Learn how to set up and manage an emergency fund.
Increase your income
Identifying ways you can increase your income may help reduce stress and help you meet your financial goals. Make sure you manage this extra income wisely. Make a budget and put the extra money in your savings or use it to pay down your debts.
How to get through a financial emergency
Financial emergencies may happen to anyone at any time. They may be the result of family illness, job loss, urgent home repairs, or a natural disaster to name a few. Whatever the source, financial emergencies can be stressful for you and your family.
Emotional situations can lead to poor financial decisions. Be sure to get the help you need during an emergency. Take the time to get the right information and advice to help you make the best decisions for your needs.
If you’re having financial issues, try the following tips to help improve your situation:
Contact your financial institution
You may have questions or concerns about the impact of difficult times on your financial products.
Your financial institution might be able to help you. Contact your financial institution to find out what options are available to you.
Consider a mortgage deferral
Financial institutions may allow mortgage deferrals on a case-by-case basis.
Learn more about mortgage deferrals.
Deferring payments on your mortgage should not negatively affect your credit score.
Review your credit report. Make sure the deferral approved by your financial institution has been properly reported to the credit bureaus. It could take up to 45 days for information to appear on your credit report.
Learn how to get your credit report and score.
Mortgage relief options
If you’re experiencing financial stress due to exceptional circumstances, consider your options now.
Read your mortgage contract and speak to your financial institution about your options. FCAC expects financial institutions to offer relief measures that are appropriate for you. You may be eligible for one, or a combination of the options they offer. The earlier they understand your situation, the more options could be available to you. Keep in mind that if you make changes to your mortgage contract, you may have to pay fees.
Find out more about mortgage relief options.
Consider payment holidays on your credit card
Your credit card issuer may offer you a payment holiday. This means they will let you skip a payment. However, you'll still pay interest. Payment holidays should not negatively affect your credit score.
Learn more about payment holidays.
Ask to lower your credit card interest rate
Your financial institution may be able to temporarily reduce the interest rate on your credit card.
Terms and conditions may vary depending on the financial institution. Contact your financial institution to see if this option is available to you.
Seek advice from reliable and trusted sources to explore your financial options. Contact a financial professional, such as a licensed financial advisor or an accredited credit counsellor, to discuss a plan.
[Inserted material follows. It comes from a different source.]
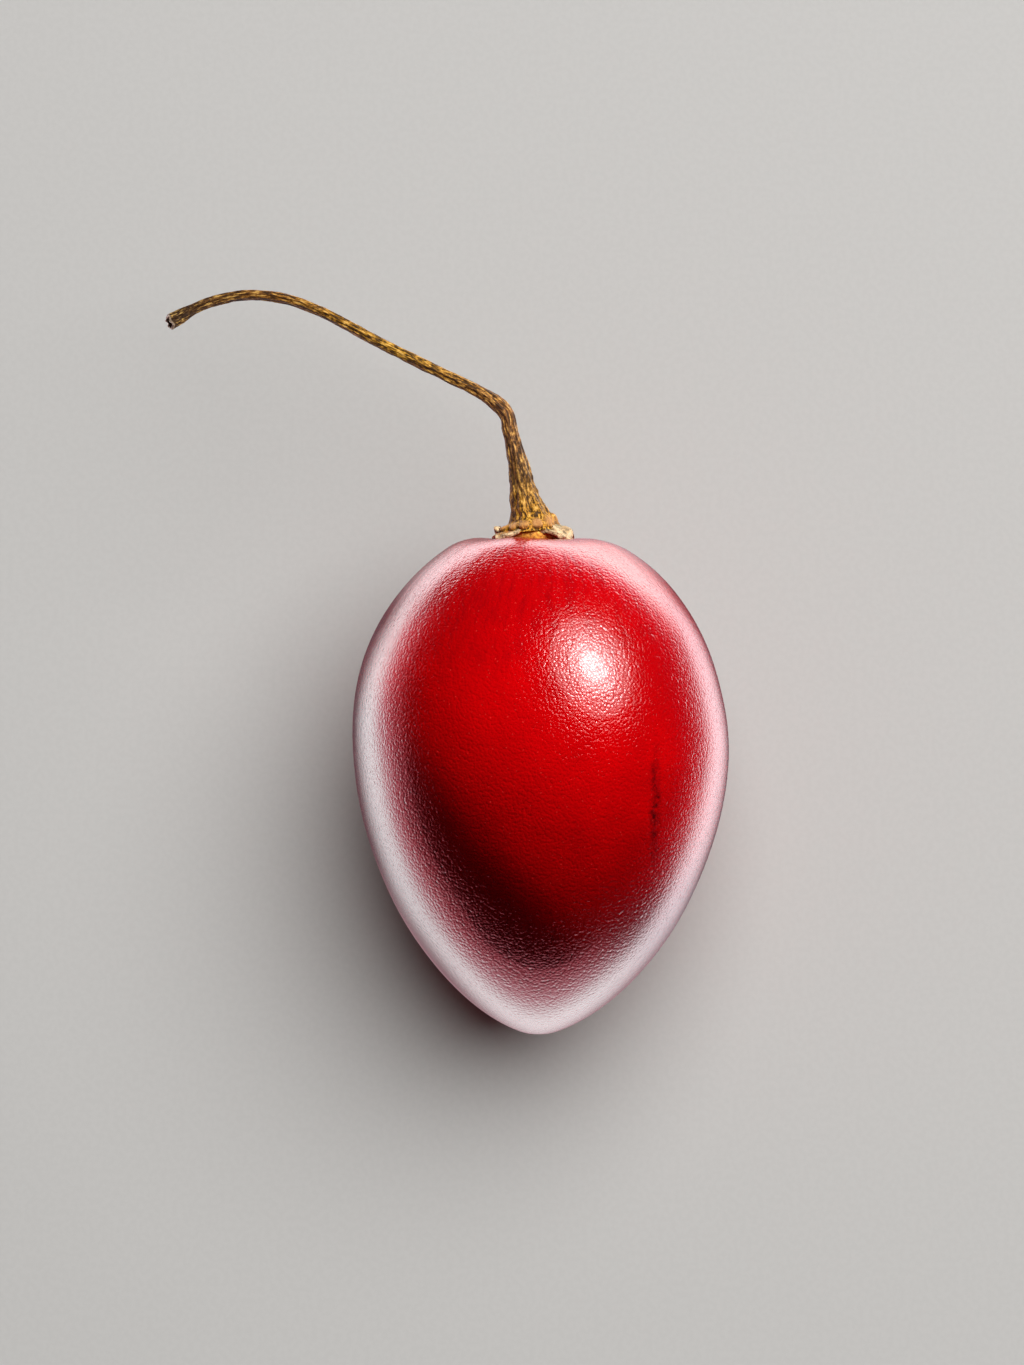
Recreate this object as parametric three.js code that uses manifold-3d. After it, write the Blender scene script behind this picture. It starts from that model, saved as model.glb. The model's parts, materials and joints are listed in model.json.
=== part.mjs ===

Find out what you should know before choosing a financial advisor.
Be cautious when searching for the right professional to help you. Some companies offering to help to pay off debt or fix bad credit may be providing misleading information.
Find out what you should know before getting help from a credit counsellor.
Making a complaint about your financial institution
FCAC investigates complaints about financial institutions that relate to possible breaches of market conduct obligations. This can be a breach of a law, regulation, code of conduct or public commitment. Any consumer can file a complaint about a federally regulated financial institution with FCAC at no cost.
Keep in mind that FCAC doesn’t resolve individual disputes and doesn’t provide redress or compensation.